ARPANSA / ICNIRP / FCC / IEEE reference levels
Select the standard: ARPANSA RPS S-1 (which adopts the ICNIRP 2020 reference levels), ICNIRP 2020, FCC OET-65 / 47 CFR §1.1310, or IEEE C95.1-2019. Switch between general-public and occupational/controlled populations with standard-correct time averaging. The frequency-dependent reference levels are taken from the validated, unit-tested noIM₃ exposure tables, with the standard citation carried through to the report.
Whole-body spatial averaging and compliance volumes
Assess a point as the spatial peak, or as the IEC 62232 whole-body spatial average over a 2 m vertical line at the receptor (the compliance basis), with the point peak shown as the conservative upper bound. The 100% exclusion boundary is rendered as 3D iso-surfaces for both public and occupational populations, plus a movable horizontal heatmap and a vertical section through any bearing.
Worker climb permit-to-work
Assess a vertical climb up the structure across every face. The engine sweeps bearings around the mast (including each sector azimuth) and reports the worst face, the peak percentage and the height it occurs at. Where the climb exceeds the limit, a route-wide shutdown solver returns the minimal set of sources to de-energise or reduce (in dB) to make the whole climb safe, forcing full isolation where the route passes a live aperture in the near field.

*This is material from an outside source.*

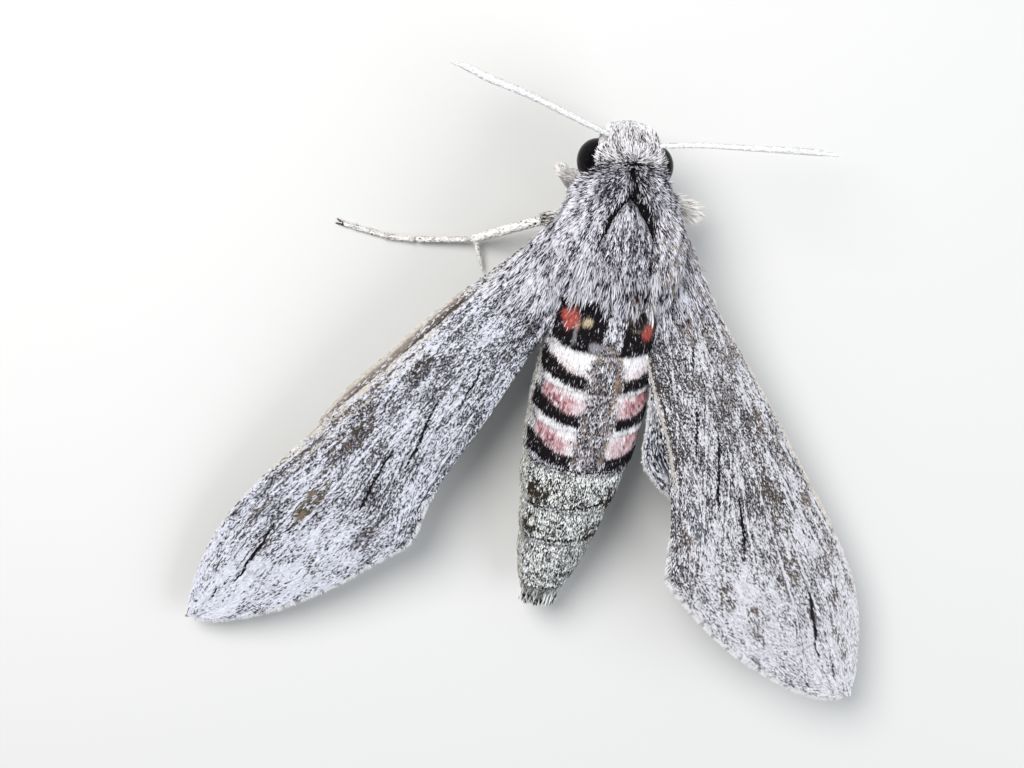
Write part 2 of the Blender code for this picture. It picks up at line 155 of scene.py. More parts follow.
def loft(rings, heading=0.0, **fields):
    """Rings (rows, columns, 3) as one closed skin. Heading turns the hair's lie, in degrees,
    from along the rings toward the next column. Fields are values kept at every point."""
    rows, columns = rings.shape[:2]
    along = unit(np.gradient(rings, axis=0))
    around = unit(np.roll(rings, -1, axis=1) - np.roll(rings, 1, axis=1))
    turn = np.radians(np.broadcast_to(heading, (rows, columns)))[..., None]
    lie = unit(np.cos(turn) * along + np.sin(turn) * around)
    fields = {name: np.broadcast_to(value, (rows, columns) + np.shape(value)[2:])
              for name, value in fields.items()}
    fields["lie"] = lie

    def with_poles(values):
        flat = values.reshape((rows * columns,) + values.shape[2:])
        return np.concatenate([flat, [values[0].mean(axis=0)], [values[-1].mean(axis=0)]])

    steps = np.linalg.norm(np.diff(rings, axis=0), axis=-1).mean(axis=1)
    v = np.concatenate([[0.0], np.cumsum(steps)]) / max(steps.sum(), 1e-9)
    front, back = rows * columns, rows * columns + 1
    faces, uvs = [], []
    for c in range(columns):
        d = (c + 1) % columns
        u0, u1 = c / columns, (c + 1) / columns
        faces.append((front, d, c))
        uvs.append(((u0 + u1) / 2, 0.0, u1, v[0], u0, v[0]))
        last = (rows - 1) * columns
        faces.append((last + c, last + d, back))
        uvs.append((u0, v[-1], u1, v[-1], (u0 + u1) / 2, 1.0))
    for r in range(rows - 1):
        here, there = r * columns, (r + 1) * columns
        for c in range(columns):
            d = (c + 1) % columns
            u0, u1 = c / columns, (c + 1) / columns
            faces.append((here + c, here + d, there + d, there + c))
            uvs.append((u0, v[r], u1, v[r], u1, v[r + 1], u0, v[r + 1]))
    return dict(points=with_poles(rings), faces=faces, uvs=uvs,
                fields={name: with_poles(value) for name, value in fields.items()})


square = np.array([(1, 0, 0), (0, 0, 1), (-1, 0, 0), (0, 0, -1)], float)
print("faces of a loft of two squares:", len(loft(np.stack([square, square + 1.0]))["faces"]))

# %% [markdown]
# A mesh could be made face by face with bmesh, but whole arrays handed over at once are far
# faster for skins of fifty thousand points. Several lofts can share one mesh, as the joints of
# a leg do. Faces have to point outwards, so a loft whose volume is negative is turned round.

# %% A mesh from lofts
def turned_out(points, faces):
    """Whether the faces of a closed shape point outwards: its volume is then positive."""
    volume = 0.0
    for face in faces:
        for j in range(1, len(face) - 1):
            a, b, c = points[face[0]], points[face[j]], points[face[j + 1]]
            volume += float(np.dot(a, np.cross(b, c)))
    return volume >= 0.0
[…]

Named receptors and point probes
Define repeatable assessment locations (nearest residence, footpath, balcony, plant deck) as named receptors with a live results table (Σ %, zone, pass/fail) and colour-coded 3D pins, all flowing into the report. Click anywhere to drop an ad-hoc probe for the percentage of the limit, the per-source breakdown, the dominant contributor, a near-field flag and the maximum safe occupational dwell time.
IEC 62232 uncertainty budget
Every result carries a 95% confidence interval. A transparent Type-B uncertainty budget (antenna pattern, EIRP, position, reference-level interpolation, field model) is combined in quadrature per the GUM and expanded by k = 2. The dominant antenna-pattern term shrinks when measured patterns are used, so the budget reflects the actual basis of the assessment rather than a fixed figure.
Propagation refinements, honestly labelled
The conservative free-space inverse-square base can be augmented with a worst-case two-ray ground-reflection allowance, first-order image-method wall reflections, ITU-R P.526 terrain diffraction shielding on probes (real DEM), and a cylindrical near-field continuation inside the far-field boundary. Where a model is not included (full multipath/ray-tracing, urban clutter, the >6 GHz area-averaged metric, induced/contact currents below 110 MHz), that is stated explicitly and the conservatism direction is given.
Reproducibility audit digest
Every assessment carries a tamper-evident SHA-256 audit ID derived from only the result-determining inputs plus the engine method version. The same physical assessment always produces the same ID, and any change that could move a number changes it, so a report can be regenerated and defended (or a discrepancy detected) from the ID alone.
Draw the site by hand
The viewport is an editor, not just a display. Sculpt a custom tower as stacked lattice and pole sections, drag the section boundaries on the model to resize them, add work platforms and guy levels, then hang antennas by dragging them up the tower and around it (snapping onto named faces), or place them free-standing anywhere on the site, including on the roof of a site building beside the tower. Buildings drag into position; a rooftop host building slides under its mast. Everything edited by hand lands in the schedules, drawings and report.
Deliverables a rigger and a fencing contractor can act on
The antenna mounting schedule states each antenna's face or leg, height, azimuth and tilts with the assessed EIRP, as a PDF table, a CSV, and KML placemarks over the real site. The site fence / barrier check gives an adequacy verdict against the public limit with a corner setting-out schedule (east/north and lat/lon), total fence length, CSV/KML export and an indicative signage count. Headline ground-level exclusion distances come from the true Σ = 100% contour of the combined field, so offset antennas and multiple hotspots are bounded correctly.
Co-location apportionment by operator
Shared-site compliance is cumulative, but responsibility is per licensee. Transmitters carry their operator (auto-filled from the ACMA licensee on import), and the assessment apportions the cumulative exposure at the worst publicly-accessible point between operators (equal limit-shares by default, or the site's custom sharing arrangement), with a per-operator within-share verdict and the limit headroom available to a prospective co-locator. Shares are clearly labelled as contractual site policy; the regulatory verdict remains the total at or below 100%.
ARPANSA-aligned compliance report
Generate a PDF carrying an ARPANSA-aligned Environmental EME Report (maximum cumulative EME level as a percentage of the public limit at standard distances, 1.5 m AGL), scaled plan and elevation exclusion-zone drawings, the transmitter inventory with assessed EIRP, the access-zone signage schedule, the named-receptor table, the worker climb permit, the uncertainty budget, the audit ID and an explicit methodology and limitations statement. Scenes also export to a portable .noim3-eme.json file and autosave to the browser.